Directions: Repeat every record below exactly as written.

Materials provided:
-------
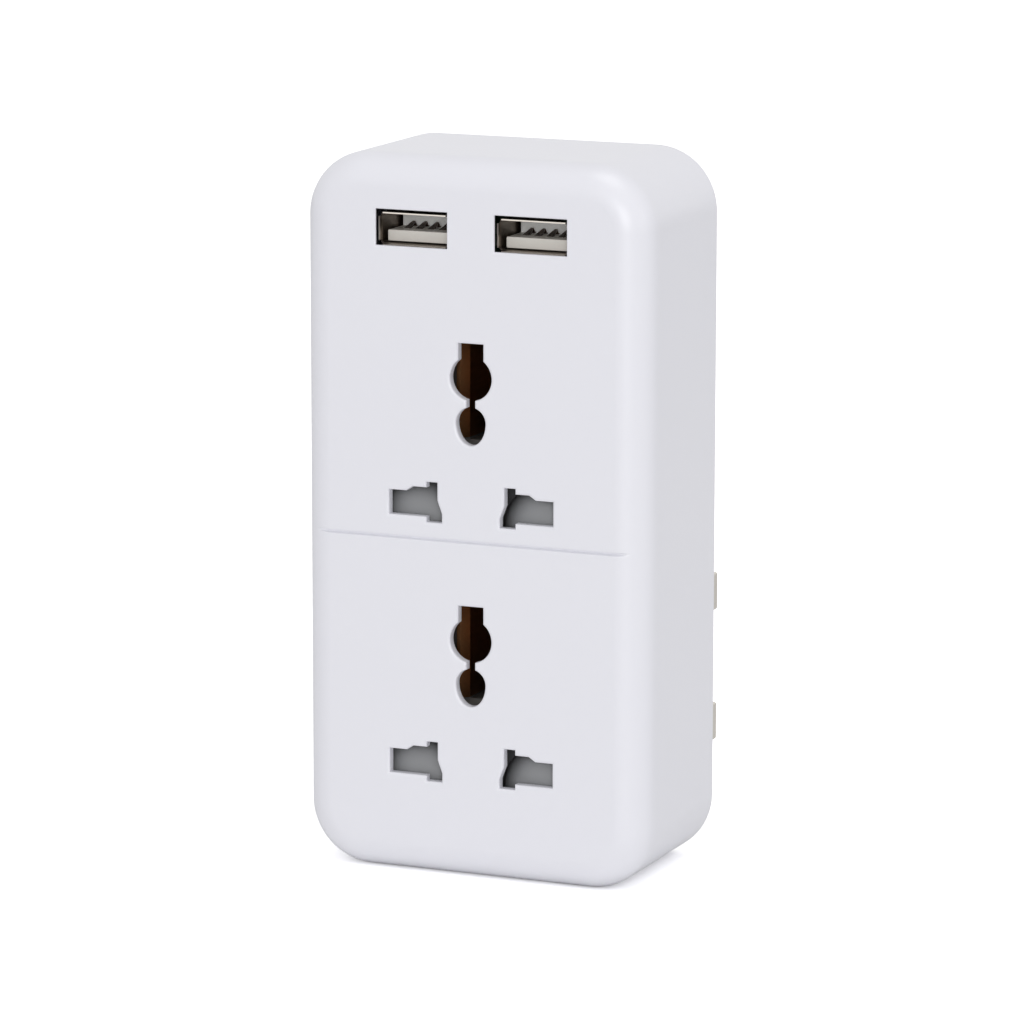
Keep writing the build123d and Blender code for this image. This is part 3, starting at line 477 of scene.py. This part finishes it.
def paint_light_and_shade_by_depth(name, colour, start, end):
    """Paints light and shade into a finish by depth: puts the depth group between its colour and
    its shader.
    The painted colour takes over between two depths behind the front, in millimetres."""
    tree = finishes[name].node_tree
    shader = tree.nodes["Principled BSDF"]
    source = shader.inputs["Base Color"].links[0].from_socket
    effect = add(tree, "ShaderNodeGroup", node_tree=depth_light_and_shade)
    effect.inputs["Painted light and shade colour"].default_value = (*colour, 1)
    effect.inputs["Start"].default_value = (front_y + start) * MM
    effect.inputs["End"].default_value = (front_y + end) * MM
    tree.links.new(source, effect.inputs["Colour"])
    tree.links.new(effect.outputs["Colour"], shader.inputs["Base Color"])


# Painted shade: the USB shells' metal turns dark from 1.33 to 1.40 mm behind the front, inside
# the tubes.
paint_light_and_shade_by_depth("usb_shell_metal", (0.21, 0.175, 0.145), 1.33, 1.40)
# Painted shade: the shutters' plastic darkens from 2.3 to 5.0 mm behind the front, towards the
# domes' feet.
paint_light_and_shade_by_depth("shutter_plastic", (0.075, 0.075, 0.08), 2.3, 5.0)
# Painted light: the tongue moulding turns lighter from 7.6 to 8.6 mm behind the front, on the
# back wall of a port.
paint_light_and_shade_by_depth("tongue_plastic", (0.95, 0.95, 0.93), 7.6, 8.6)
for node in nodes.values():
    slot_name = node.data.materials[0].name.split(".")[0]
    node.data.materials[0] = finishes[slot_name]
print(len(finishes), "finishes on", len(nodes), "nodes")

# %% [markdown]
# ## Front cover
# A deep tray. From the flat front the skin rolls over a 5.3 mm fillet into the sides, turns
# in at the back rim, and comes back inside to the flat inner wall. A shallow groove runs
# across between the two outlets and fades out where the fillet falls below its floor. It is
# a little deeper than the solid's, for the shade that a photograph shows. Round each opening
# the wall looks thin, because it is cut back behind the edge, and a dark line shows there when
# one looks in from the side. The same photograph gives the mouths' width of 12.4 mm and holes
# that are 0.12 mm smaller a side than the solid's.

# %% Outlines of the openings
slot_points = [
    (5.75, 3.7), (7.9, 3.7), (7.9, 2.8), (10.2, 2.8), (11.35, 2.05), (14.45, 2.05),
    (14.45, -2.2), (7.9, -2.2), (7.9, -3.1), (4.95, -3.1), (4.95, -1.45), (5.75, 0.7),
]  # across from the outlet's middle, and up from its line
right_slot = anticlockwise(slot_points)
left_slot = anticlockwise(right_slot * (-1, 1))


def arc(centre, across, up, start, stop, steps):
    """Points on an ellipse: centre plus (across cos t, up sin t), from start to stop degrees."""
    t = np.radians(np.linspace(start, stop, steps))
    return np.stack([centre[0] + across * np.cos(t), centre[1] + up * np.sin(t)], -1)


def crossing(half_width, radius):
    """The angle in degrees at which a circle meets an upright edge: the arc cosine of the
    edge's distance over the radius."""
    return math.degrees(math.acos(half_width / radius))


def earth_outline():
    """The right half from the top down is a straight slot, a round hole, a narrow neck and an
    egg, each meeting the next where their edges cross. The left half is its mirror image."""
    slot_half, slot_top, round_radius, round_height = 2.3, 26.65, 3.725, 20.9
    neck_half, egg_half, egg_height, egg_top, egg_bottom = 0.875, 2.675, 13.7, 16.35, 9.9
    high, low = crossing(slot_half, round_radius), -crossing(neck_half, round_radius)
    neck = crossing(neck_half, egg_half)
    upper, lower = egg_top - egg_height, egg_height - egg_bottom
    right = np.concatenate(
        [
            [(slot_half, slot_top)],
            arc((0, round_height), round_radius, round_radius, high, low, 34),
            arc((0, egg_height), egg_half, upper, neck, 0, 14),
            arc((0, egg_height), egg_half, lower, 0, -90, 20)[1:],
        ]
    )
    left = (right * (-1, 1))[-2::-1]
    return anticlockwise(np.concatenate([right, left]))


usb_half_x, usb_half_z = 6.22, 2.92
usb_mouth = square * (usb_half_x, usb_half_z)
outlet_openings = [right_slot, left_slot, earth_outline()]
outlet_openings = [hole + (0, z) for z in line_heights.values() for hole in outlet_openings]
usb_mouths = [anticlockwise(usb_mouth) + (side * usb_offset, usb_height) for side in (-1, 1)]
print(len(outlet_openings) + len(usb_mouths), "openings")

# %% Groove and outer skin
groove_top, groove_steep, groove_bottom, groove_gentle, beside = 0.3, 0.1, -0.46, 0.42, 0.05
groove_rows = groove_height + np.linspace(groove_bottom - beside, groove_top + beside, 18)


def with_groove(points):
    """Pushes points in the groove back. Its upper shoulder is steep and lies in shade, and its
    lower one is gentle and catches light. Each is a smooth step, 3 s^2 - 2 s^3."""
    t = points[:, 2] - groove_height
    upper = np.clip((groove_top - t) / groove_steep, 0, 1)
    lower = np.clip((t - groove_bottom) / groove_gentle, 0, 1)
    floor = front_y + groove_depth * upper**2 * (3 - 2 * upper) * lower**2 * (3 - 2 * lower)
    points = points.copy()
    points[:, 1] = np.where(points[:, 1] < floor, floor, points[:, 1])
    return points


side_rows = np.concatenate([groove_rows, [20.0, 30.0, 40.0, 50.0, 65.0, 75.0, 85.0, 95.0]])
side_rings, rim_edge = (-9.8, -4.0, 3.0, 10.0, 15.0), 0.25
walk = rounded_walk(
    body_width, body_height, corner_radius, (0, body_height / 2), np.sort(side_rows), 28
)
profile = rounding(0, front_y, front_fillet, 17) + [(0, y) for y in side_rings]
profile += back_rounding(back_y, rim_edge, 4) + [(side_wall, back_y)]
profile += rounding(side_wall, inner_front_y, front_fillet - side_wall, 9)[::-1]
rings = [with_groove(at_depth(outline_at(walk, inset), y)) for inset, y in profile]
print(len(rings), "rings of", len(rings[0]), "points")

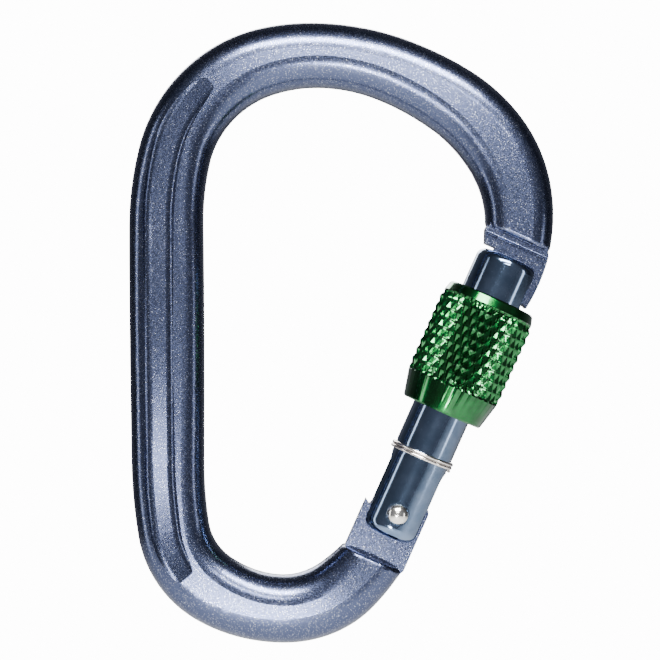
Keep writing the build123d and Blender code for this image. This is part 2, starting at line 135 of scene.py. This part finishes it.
-------
Full response:
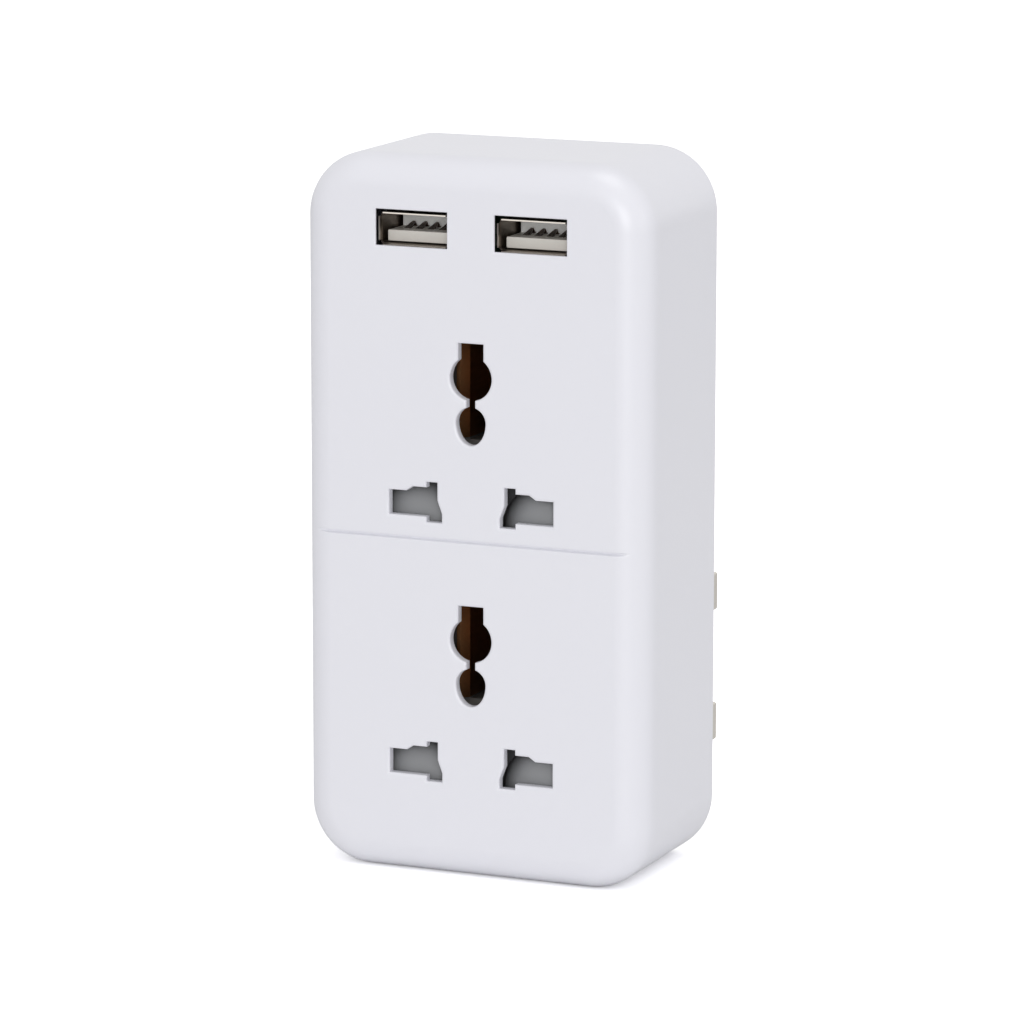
Keep writing the build123d and Blender code for this image. This is part 3, starting at line 477 of scene.py. This part finishes it.
def paint_light_and_shade_by_depth(name, colour, start, end):
    """Paints light and shade into a finish by depth: puts the depth group between its colour and
    its shader.
    The painted colour takes over between two depths behind the front, in millimetres."""
    tree = finishes[name].node_tree
    shader = tree.nodes["Principled BSDF"]
    source = shader.inputs["Base Color"].links[0].from_socket
    effect = add(tree, "ShaderNodeGroup", node_tree=depth_light_and_shade)
    effect.inputs["Painted light and shade colour"].default_value = (*colour, 1)
    effect.inputs["Start"].default_value = (front_y + start) * MM
    effect.inputs["End"].default_value = (front_y + end) * MM
    tree.links.new(source, effect.inputs["Colour"])
    tree.links.new(effect.outputs["Colour"], shader.inputs["Base Color"])


# Painted shade: the USB shells' metal turns dark from 1.33 to 1.40 mm behind the front, inside
# the tubes.
paint_light_and_shade_by_depth("usb_shell_metal", (0.21, 0.175, 0.145), 1.33, 1.40)
# Painted shade: the shutters' plastic darkens from 2.3 to 5.0 mm behind the front, towards the
# domes' feet.
paint_light_and_shade_by_depth("shutter_plastic", (0.075, 0.075, 0.08), 2.3, 5.0)
# Painted light: the tongue moulding turns lighter from 7.6 to 8.6 mm behind the front, on the
# back wall of a port.
paint_light_and_shade_by_depth("tongue_plastic", (0.95, 0.95, 0.93), 7.6, 8.6)
for node in nodes.values():
    slot_name = node.data.materials[0].name.split(".")[0]
    node.data.materials[0] = finishes[slot_name]
print(len(finishes), "finishes on", len(nodes), "nodes")

# %% [markdown]
# ## Front cover
# A deep tray. From the flat front the skin rolls over a 5.3 mm fillet into the sides, turns
# in at the back rim, and comes back inside to the flat inner wall. A shallow groove runs
# across between the two outlets and fades out where the fillet falls below its floor. It is
# a little deeper than the solid's, for the shade that a photograph shows. Round each opening
# the wall looks thin, because it is cut back behind the edge, and a dark line shows there when
# one looks in from the side. The same photograph gives the mouths' width of 12.4 mm and holes
# that are 0.12 mm smaller a side than the solid's.

# %% Outlines of the openings
slot_points = [
    (5.75, 3.7), (7.9, 3.7), (7.9, 2.8), (10.2, 2.8), (11.35, 2.05), (14.45, 2.05),
    (14.45, -2.2), (7.9, -2.2), (7.9, -3.1), (4.95, -3.1), (4.95, -1.45), (5.75, 0.7),
]  # across from the outlet's middle, and up from its line
right_slot = anticlockwise(slot_points)
left_slot = anticlockwise(right_slot * (-1, 1))


def arc(centre, across, up, start, stop, steps):
    """Points on an ellipse: centre plus (across cos t, up sin t), from start to stop degrees."""
    t = np.radians(np.linspace(start, stop, steps))
    return np.stack([centre[0] + across * np.cos(t), centre[1] + up * np.sin(t)], -1)


def crossing(half_width, radius):
    """The angle in degrees at which a circle meets an upright edge: the arc cosine of the
    edge's distance over the radius."""
    return math.degrees(math.acos(half_width / radius))


def earth_outline():
    """The right half from the top down is a straight slot, a round hole, a narrow neck and an
    egg, each meeting the next where their edges cross. The left half is its mirror image."""
    slot_half, slot_top, round_radius, round_height = 2.3, 26.65, 3.725, 20.9
    neck_half, egg_half, egg_height, egg_top, egg_bottom = 0.875, 2.675, 13.7, 16.35, 9.9
    high, low = crossing(slot_half, round_radius), -crossing(neck_half, round_radius)
    neck = crossing(neck_half, egg_half)
    upper, lower = egg_top - egg_height, egg_height - egg_bottom
    right = np.concatenate(
        [
            [(slot_half, slot_top)],
            arc((0, round_height), round_radius, round_radius, high, low, 34),
            arc((0, egg_height), egg_half, upper, neck, 0, 14),
            arc((0, egg_height), egg_half, lower, 0, -90, 20)[1:],
        ]
    )
    left = (right * (-1, 1))[-2::-1]
    return anticlockwise(np.concatenate([right, left]))


usb_half_x, usb_half_z = 6.22, 2.92
usb_mouth = square * (usb_half_x, usb_half_z)
outlet_openings = [right_slot, left_slot, earth_outline()]
outlet_openings = [hole + (0, z) for z in line_heights.values() for hole in outlet_openings]
usb_mouths = [anticlockwise(usb_mouth) + (side * usb_offset, usb_height) for side in (-1, 1)]
print(len(outlet_openings) + len(usb_mouths), "openings")

# %% Groove and outer skin
groove_top, groove_steep, groove_bottom, groove_gentle, beside = 0.3, 0.1, -0.46, 0.42, 0.05
groove_rows = groove_height + np.linspace(groove_bottom - beside, groove_top + beside, 18)


def with_groove(points):
    """Pushes points in the groove back. Its upper shoulder is steep and lies in shade, and its
    lower one is gentle and catches light. Each is a smooth step, 3 s^2 - 2 s^3."""
    t = points[:, 2] - groove_height
    upper = np.clip((groove_top - t) / groove_steep, 0, 1)
    lower = np.clip((t - groove_bottom) / groove_gentle, 0, 1)
    floor = front_y + groove_depth * upper**2 * (3 - 2 * upper) * lower**2 * (3 - 2 * lower)
    points = points.copy()
    points[:, 1] = np.where(points[:, 1] < floor, floor, points[:, 1])
    return points


side_rows = np.concatenate([groove_rows, [20.0, 30.0, 40.0, 50.0, 65.0, 75.0, 85.0, 95.0]])
side_rings, rim_edge = (-9.8, -4.0, 3.0, 10.0, 15.0), 0.25
walk = rounded_walk(
    body_width, body_height, corner_radius, (0, body_height / 2), np.sort(side_rows), 28
)
profile = rounding(0, front_y, front_fillet, 17) + [(0, y) for y in side_rings]
profile += back_rounding(back_y, rim_edge, 4) + [(side_wall, back_y)]
profile += rounding(side_wall, inner_front_y, front_fillet - side_wall, 9)[::-1]
rings = [with_groove(at_depth(outline_at(walk, inset), y)) for inset, y in profile]
print(len(rings), "rings of", len(rings[0]), "points")

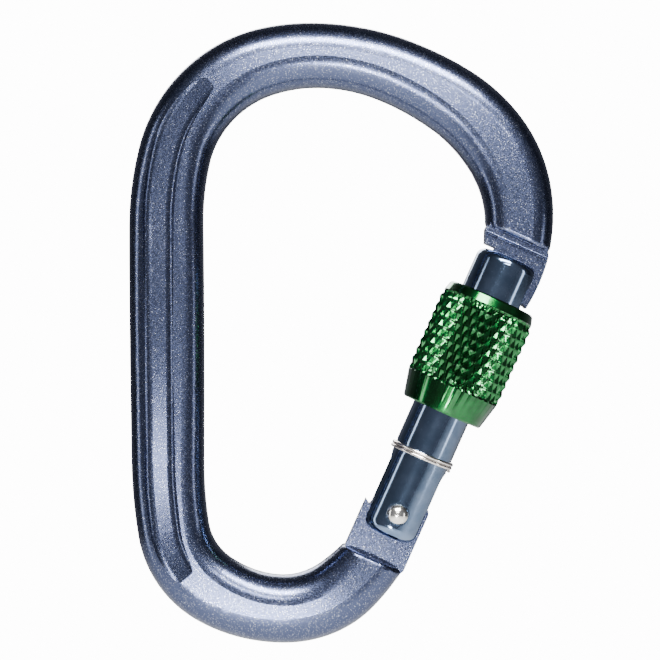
Keep writing the build123d and Blender code for this image. This is part 2, starting at line 135 of scene.py. This part finishes it.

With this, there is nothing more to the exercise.